Widespread use of vulnerable open source components
Sonatype and Aspect Security collaborated on a study of the real-world use of vulnerable versions of open source libraries.
Used by developers around the world, open source components are downloaded from the Central Repository thousands of times per day to create applications relied on by the Global 2,000 and others to conduct finance, energy, government and military activities.
As the stewards of the Central Repository, the primary source for open source components, Sonatype is in a position to provide data on usage of open source software worldwide. The repository receives four billion requests per year, contains 300,000 components and is used by more than 60,000 development organizations worldwide.
The data was analyzed by experts from Aspect Security, including Jeff Williams, who is responsible for drafting the OWASP Top 10, the widely accepted resource and guideline for application security.
Key findings include:
Modern software relies heavily on open source: More than 80 percent of typical software applications are open source components and frameworks consumed in binary form.
The Global 500 is at risk: Collectively, Global 500 organizations downloaded more than 2.8 million insecure components in one year.
Financial services firms are the most exposed: Global 100 financial services firms alone downloaded more than 567,000 insecure components in one year.
Many popular components have flaws: There were more than 46 million downloads of insecure versions of the 31 most popular open-source security libraries and web frameworks. Google Web Toolkit (GWT) was downloaded 17.7 million times with known vulnerabilities. Other popular vulnerable libraries downloaded included Xerces, Spring MVC, and Struts 1.x.
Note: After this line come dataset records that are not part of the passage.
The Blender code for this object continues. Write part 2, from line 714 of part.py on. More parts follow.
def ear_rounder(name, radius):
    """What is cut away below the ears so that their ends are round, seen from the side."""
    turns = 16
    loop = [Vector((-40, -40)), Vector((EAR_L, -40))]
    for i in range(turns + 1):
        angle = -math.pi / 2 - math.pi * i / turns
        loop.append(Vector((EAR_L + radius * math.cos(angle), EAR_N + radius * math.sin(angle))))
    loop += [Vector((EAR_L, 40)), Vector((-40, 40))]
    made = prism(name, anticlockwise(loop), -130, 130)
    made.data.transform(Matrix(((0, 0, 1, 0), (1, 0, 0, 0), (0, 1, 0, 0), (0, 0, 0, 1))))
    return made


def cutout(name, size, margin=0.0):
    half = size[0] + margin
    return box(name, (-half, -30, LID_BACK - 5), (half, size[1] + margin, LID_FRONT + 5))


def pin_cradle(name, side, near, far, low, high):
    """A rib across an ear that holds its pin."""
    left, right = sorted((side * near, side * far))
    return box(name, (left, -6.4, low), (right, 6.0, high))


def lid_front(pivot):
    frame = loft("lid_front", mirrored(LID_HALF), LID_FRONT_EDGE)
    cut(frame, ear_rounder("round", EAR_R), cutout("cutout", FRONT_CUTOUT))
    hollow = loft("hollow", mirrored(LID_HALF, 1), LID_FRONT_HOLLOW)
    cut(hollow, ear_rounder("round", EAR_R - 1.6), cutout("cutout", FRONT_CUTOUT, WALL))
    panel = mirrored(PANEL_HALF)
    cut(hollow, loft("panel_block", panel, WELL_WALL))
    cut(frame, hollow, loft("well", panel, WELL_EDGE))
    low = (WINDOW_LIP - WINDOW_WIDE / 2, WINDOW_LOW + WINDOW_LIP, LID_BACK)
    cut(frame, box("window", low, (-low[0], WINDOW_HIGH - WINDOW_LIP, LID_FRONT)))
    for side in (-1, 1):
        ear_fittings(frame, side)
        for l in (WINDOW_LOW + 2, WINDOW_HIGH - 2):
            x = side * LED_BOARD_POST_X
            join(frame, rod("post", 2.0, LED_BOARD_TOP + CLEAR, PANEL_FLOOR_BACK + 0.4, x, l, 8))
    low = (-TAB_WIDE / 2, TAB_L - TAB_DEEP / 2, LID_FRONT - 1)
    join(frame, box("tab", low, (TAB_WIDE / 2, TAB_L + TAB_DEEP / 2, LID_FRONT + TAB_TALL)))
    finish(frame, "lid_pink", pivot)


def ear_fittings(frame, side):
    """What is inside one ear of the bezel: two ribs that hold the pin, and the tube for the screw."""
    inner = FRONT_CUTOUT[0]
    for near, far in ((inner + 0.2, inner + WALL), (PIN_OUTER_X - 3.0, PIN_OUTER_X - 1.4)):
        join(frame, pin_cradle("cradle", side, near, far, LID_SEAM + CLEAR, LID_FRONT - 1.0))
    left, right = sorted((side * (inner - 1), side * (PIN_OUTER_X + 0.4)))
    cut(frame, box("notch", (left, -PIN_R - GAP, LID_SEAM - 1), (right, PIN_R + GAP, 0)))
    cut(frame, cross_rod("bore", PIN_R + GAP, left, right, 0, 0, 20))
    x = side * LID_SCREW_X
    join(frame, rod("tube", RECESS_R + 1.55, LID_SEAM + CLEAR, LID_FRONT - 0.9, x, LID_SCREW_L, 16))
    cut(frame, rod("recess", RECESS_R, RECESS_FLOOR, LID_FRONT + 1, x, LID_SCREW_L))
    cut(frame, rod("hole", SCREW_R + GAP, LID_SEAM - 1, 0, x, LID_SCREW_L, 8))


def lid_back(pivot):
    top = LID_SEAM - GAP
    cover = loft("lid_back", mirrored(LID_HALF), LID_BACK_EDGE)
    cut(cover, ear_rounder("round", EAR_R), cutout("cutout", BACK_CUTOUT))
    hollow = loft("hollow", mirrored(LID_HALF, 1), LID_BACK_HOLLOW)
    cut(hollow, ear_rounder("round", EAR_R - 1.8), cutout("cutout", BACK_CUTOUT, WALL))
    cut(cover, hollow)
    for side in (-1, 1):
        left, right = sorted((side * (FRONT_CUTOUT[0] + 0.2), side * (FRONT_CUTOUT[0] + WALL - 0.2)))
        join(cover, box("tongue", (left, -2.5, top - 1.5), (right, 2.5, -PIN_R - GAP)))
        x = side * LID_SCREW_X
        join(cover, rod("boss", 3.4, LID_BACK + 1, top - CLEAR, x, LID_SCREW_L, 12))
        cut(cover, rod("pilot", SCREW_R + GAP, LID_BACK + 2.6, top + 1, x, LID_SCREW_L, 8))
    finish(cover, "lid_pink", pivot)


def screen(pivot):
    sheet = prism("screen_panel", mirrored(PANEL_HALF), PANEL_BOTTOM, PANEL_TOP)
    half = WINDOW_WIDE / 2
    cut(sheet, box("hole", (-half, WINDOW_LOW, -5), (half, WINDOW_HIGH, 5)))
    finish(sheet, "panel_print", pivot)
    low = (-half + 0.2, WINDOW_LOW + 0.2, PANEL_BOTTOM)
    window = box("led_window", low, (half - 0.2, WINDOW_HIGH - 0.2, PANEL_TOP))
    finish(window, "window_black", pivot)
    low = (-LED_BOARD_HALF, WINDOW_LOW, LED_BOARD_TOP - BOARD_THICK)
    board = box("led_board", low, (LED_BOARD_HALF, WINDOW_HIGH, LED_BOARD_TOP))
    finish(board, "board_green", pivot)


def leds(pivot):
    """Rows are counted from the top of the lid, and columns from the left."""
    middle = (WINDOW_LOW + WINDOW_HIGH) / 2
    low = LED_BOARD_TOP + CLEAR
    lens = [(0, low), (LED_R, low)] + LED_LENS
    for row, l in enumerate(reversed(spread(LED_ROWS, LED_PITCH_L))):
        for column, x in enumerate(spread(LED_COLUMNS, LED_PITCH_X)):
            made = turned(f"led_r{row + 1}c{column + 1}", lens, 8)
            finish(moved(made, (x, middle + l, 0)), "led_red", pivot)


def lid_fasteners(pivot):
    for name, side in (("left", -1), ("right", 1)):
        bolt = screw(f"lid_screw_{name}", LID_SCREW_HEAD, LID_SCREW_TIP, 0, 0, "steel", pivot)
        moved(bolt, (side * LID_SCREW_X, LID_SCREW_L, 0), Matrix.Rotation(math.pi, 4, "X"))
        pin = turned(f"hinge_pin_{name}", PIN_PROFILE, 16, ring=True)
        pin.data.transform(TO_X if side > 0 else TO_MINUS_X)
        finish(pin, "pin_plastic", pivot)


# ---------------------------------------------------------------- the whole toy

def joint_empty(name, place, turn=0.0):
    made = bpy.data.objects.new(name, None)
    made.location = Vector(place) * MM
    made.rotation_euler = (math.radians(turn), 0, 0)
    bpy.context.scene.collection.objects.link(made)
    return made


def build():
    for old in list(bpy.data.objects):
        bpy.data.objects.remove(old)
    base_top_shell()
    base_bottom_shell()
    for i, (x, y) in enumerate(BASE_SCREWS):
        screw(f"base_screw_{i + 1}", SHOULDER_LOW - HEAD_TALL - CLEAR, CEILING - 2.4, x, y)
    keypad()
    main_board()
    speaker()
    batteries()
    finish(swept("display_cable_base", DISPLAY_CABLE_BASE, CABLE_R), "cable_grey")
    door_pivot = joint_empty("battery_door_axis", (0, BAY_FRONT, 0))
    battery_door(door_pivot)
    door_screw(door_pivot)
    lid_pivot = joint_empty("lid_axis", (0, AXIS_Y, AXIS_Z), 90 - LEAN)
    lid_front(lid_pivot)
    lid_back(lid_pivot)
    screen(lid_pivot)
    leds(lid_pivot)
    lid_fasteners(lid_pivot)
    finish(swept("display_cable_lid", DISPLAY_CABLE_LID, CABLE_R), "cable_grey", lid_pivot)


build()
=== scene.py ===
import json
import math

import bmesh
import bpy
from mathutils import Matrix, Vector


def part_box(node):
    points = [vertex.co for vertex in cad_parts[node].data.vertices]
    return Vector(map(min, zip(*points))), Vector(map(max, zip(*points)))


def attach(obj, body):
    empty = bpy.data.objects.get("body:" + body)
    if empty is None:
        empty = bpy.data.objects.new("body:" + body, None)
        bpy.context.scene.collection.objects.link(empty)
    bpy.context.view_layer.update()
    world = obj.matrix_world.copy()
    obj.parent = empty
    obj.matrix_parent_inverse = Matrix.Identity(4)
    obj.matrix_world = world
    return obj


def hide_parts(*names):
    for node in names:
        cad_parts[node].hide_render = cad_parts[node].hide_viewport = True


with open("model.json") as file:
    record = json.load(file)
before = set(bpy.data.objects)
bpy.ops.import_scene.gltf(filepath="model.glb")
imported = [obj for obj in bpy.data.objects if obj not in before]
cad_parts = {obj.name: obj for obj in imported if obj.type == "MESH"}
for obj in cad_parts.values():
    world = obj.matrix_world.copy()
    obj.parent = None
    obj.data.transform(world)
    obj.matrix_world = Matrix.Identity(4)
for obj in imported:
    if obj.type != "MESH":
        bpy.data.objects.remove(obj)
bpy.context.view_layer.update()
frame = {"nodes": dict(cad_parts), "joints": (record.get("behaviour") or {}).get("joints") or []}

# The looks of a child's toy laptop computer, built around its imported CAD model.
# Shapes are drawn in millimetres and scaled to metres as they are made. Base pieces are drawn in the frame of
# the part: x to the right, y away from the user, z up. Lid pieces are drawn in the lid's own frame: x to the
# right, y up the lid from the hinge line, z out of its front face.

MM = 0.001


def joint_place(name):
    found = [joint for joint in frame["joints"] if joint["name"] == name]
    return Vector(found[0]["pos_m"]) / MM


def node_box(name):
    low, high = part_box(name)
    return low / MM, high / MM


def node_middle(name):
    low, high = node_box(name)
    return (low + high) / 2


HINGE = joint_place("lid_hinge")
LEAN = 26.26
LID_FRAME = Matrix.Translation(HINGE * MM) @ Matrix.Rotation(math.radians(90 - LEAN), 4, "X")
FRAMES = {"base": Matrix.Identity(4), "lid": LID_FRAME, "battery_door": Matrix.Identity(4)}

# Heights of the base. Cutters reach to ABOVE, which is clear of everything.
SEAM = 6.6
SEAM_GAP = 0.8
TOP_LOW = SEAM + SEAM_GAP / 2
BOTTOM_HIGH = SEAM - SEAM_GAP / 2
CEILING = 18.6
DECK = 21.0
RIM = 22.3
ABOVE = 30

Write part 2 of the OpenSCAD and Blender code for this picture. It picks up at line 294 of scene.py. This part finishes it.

Users are not update aware: One in three of the most popular components had older, vulnerable versions still being commonly downloaded, even when a newer version, with the security fix, was available.
Community scrutiny drives flaw discovery: Open source security libraries are roughly 20 percent more likely to have reported security vulnerabilities than other types of components. This is, at least in part, indicative of the effectiveness of broad community collaboration and active support.
A single vulnerable component can completely undermine the security of an application, expose vulnerable data assets and jeopardize the integrity of an organization’s software portfolio. These findings come at a time when the cost of insecure software applications is high and growing.
In 2011, successful cyber-attack rates grew by 44 percent, with an average time to resolution of 18 days and the average cost of a data breach at $5.5 million per event.
The average enterprise downloads more than 1,000 unique components from the Central Repository each month, with large banks and independent software vendors (ISVs) downloading even more. Because each component includes dependencies on tens or hundreds of other components, a massively complex ecosystem emerges.
The growing reliance on open-source components as core building blocks for application development, coupled with the complexity of the ecosystem, has given rise to a largely misunderstood application security risk where the world’s largest enterprises have built mission-critical applications that contain vulnerabilities.
“Our analysis points to critical gaps in the open-source component ecosystem – a lack of visibility and control compounded by the lack of a centralized update notification infrastructure,” said Wayne Jackson, CEO of Sonatype. “Every day, mission-critical applications are compromised by malicious exploit, yet as this analysis shows, organizations have no clear view into component usage. Sonatype is working to correct this problem with the delivery of products and information services that offer actionable insight at every stage of the application development process.”